It is known that to participate the All-Russian Mathematic Olympiad one should do one of other olympiads enough good. These olympiads are called "zone olympiads" and the region from which people participate the same zone olympiad is called "zone". Sarov city of Nizhny Novgorod district is situated near the boundary of zones, so every year school students of Sarov participate several zones.

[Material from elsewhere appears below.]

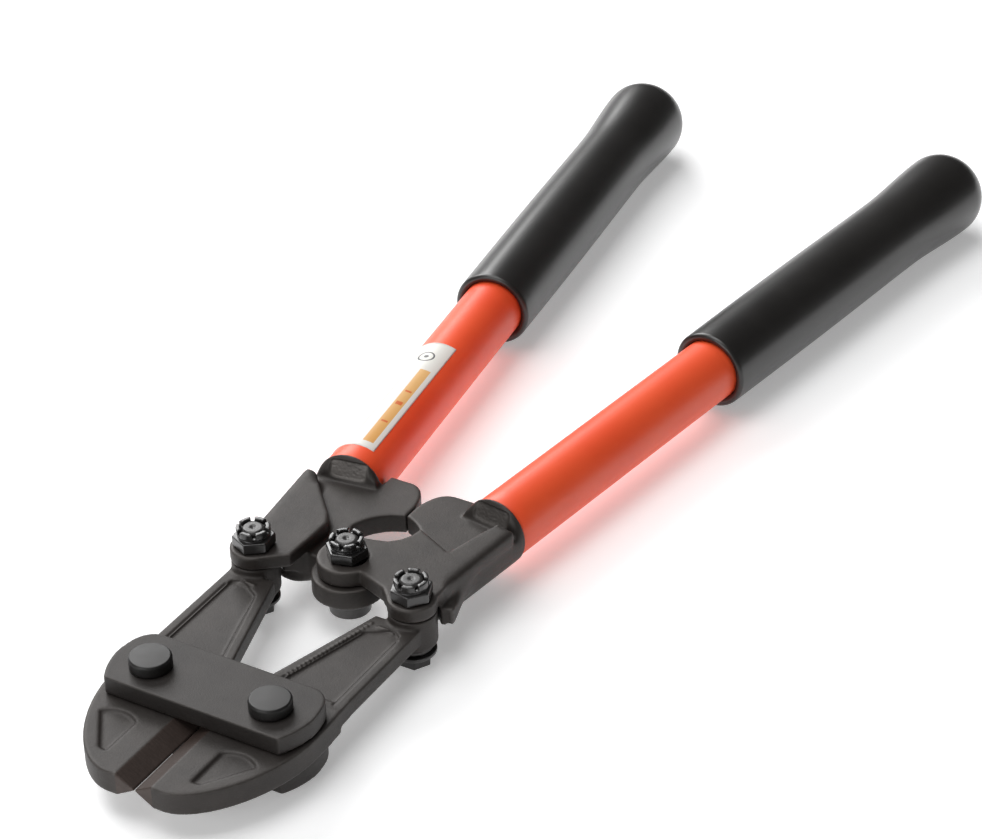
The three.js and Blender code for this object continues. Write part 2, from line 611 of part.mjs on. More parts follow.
// Dipped vinyl grip: rolled mouth, long barrel that widens a little, waist and bulb
function grip(side) {
  const end = GRIP_START + GRIP_LENGTH;
  const bore = TUBE_RADIUS + FACE_GAP;
  const boreEnd = end - GRIP_END_WALL;
  const profile = [
    [bore, GRIP_START], [GRIP_RADIUS - 0.9, GRIP_START], [GRIP_RADIUS - 0.2, GRIP_START + 0.8],
    [GRIP_RADIUS, GRIP_START + 2.2], [GRIP_RADIUS + 0.2, GRIP_START + 0.75 * GRIP_LENGTH],
    [GRIP_RADIUS + 0.4, end - 30],
  ];
  for (let i = 0; i <= 8; i += 1) {
    const turn = (i / 8) * (Math.PI / 2);
    profile.push([GRIP_BULB_RADIUS * Math.cos(turn), end - GRIP_BULB_RADIUS * 0.95 * (1 - Math.sin(turn))]);
  }
  profile[profile.length - 1][0] = 0;
  profile.push([0, boreEnd], [bore, boreEnd], [bore, GRIP_START]);
  return turnedOnHandle(profile, side);
}

for (const [name, side] of [['left', 1], ['right', -1]]) {
  place(`tube_${name}`, tube(side), orangeCoat);
  place(`grip_${name}`, grip(side), blackVinyl);
}

// Thin printed film, wrapped over the top of the left tube
function label() {
  const inner = TUBE_RADIUS + LABEL_GAP;
  const outer = inner + LABEL_THICKNESS;
  const steps = 14;
  const section = new THREE.Shape();
  const at = (radius, i) => {
    const turn = LABEL_MIDDLE + LABEL_WRAP * (i / steps - 0.5);
    return [radius * Math.cos(turn), radius * Math.sin(turn)];
  };
  section.moveTo(...at(outer, 0));
  for (let i = 1; i <= steps; i += 1) section.lineTo(...at(outer, i));
  for (let i = steps; i >= 0; i -= 1) section.lineTo(...at(inner, i));
  section.closePath();
  const geometry = new THREE.ExtrudeGeometry(section, { depth: LABEL_LENGTH, bevelEnabled: false });
  geometry.applyMatrix4(SECTION_ALONG_X);
  geometry.translate(LABEL_START, 0, HANDLE_AXIS_Z);
  geometry.rotateZ(HANDLE_ANGLE);
  const [x, y] = onHandle(0, 0);
  geometry.translate(x, y, 0);
  return solid(geometry);
}

place('label', label(), labelFilm);

const bounds = new THREE.Box3().setFromObject(tool);
tool.position.x = -(bounds.min.x + bounds.max.x) / 2;
tool.updateMatrixWorld(true);

export default tool;
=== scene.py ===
"""Compound-lever bolt cutters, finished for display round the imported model, in metres.

The sections follow the tool as it is put together: jaws, straps, jaw bolts, handle forgings,
pivot bolts with their nuts, tubes, grips and the label.
"""

import math

import bmesh
import bpy
import numpy as np
from mathutils import Matrix, Vector


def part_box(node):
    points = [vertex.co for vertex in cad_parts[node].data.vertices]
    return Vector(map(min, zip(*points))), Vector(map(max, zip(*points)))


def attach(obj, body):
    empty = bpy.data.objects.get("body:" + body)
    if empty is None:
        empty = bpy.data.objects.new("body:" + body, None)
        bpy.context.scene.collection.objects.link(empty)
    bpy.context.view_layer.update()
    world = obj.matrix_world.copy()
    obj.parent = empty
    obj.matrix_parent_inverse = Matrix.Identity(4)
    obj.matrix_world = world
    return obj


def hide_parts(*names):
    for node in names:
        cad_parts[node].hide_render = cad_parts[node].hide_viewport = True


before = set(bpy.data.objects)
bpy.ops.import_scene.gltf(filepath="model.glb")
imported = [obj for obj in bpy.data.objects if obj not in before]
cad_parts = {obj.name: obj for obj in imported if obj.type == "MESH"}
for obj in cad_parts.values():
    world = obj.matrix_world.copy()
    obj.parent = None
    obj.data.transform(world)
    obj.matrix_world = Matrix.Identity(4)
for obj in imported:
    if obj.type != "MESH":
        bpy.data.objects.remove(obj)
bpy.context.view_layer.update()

# ---- Studio -----------------------------------------------------------------------------------
# The tool lies on a white acrylic sheet that is lit from below, under a large softbox beyond the
# left handle, one overhead and one in front of the jaws, in a white room that is brighter on the
# left. The camera looks down on the jaws from the front right.

MM = 0.001
scene = bpy.context.scene
scene.view_settings.view_transform = "Standard"

camera_data = bpy.data.cameras.new("camera")
camera_data.sensor_width = 36
camera_data.lens = 117.5
camera_data.clip_end = 60
camera = bpy.data.objects.new("camera", camera_data)
scene.collection.objects.link(camera)
scene.camera = camera

CAMERA_PLACE = Vector((-793.36, -471.69, 610.14)) * MM
CAMERA_AZIMUTH = math.radians(211.306)
CAMERA_ELEVATION = math.radians(32.815)
CAMERA_ROLL = math.radians(-1.655)
camera_back = Vector((
    math.cos(CAMERA_ELEVATION) * math.cos(CAMERA_AZIMUTH),
    math.cos(CAMERA_ELEVATION) * math.sin(CAMERA_AZIMUTH),
    math.sin(CAMERA_ELEVATION),
))
level_right = (-camera_back).cross(Vector((0, 0, 1))).normalized()
level_up = camera_back.cross(level_right)
camera_right = level_right * math.cos(CAMERA_ROLL) + level_up * math.sin(CAMERA_ROLL)
camera_up = level_up * math.cos(CAMERA_ROLL) - level_right * math.sin(CAMERA_ROLL)
camera_turn = Matrix((camera_right, camera_up, camera_back)).transposed().to_4x4()
camera.matrix_world = Matrix.Translation(CAMERA_PLACE) @ camera_turn


def softbox(name, place, target, width, height, power):
    light = bpy.data.lights.new(name, "AREA")
    light.shape = "RECTANGLE"
    light.size = width
    light.size_y = height
    light.energy = power
    lamp = bpy.data.objects.new(name, light)
    scene.collection.objects.link(lamp)
    lamp.rotation_euler = (Vector(target) - Vector(place)).to_track_quat("-Z", "Y").to_euler()
    lamp.location = place


softbox("key_softbox", (0.9, 1.5, 1.2), (0, 0, 0), width=1.5, height=1.2, power=36)
softbox("top_softbox", (-0.3, 0.5, 2.2), (0, 0, 0), width=1.6, height=1.6, power=30)
softbox("front_softbox", (-1.7, 0.3, 0.8), (-0.1, 0, 0), width=1.2, height=0.7, power=10)


def feed(tree, node, feeds):
    """Sets a node's inputs to plain values, or links them to the outputs of other nodes."""
    for key, value in feeds.items():
        if isinstance(value, bpy.types.NodeSocket):
            tree.links.new(value, node.inputs[key])
        else:
            node.inputs[key].default_value = value


def add_node(tree, kind, feeds=None, **settings):
    """Adds a node in a row after the others, applies its settings and feeds its inputs."""
    node = tree.nodes.new(kind)
    node.location = (200 * len(tree.nodes), 0)
    for name, value in settings.items():
        setattr(node, name, value)
    feed(tree, node, feeds or {})
    return node


room = bpy.data.worlds.new("white_room")
room.use_nodes = True
room_tree = room.node_tree
room_way = add_node(room_tree, "ShaderNodeTexCoord")
room_axes = add_node(room_tree, "ShaderNodeSeparateXYZ", {0: room_way.outputs["Generated"]})
room_light = add_node(room_tree, "ShaderNodeMapRange", {
    "Value": room_axes.outputs["Y"], "From Min": -0.75, "From Max": 0.35,
    "To Min": 1.0, "To Max": 1.6}, interpolation_type="SMOOTHSTEP")
feed(room_tree, room_tree.nodes["Background"], {"Strength": room_light.outputs[0]})
scene.world = room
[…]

This year K zones invited students from Sarov to participate their olympiads. i-th zone invited N[i] students, so N=N[1]+N[2]+...+N[K] totally students were invited. After the Sarov city olympiad, N students were selected, so now the olympiad authorities of Sarov have to decide, which students will participate which zone olympiad. Each student is characterized by his olympiad level and each zone is characterized by its zone level. If a student with olympiad level P participates zone with zone level Q, he will be invited to All-Russian olympiad if and only if P>Q.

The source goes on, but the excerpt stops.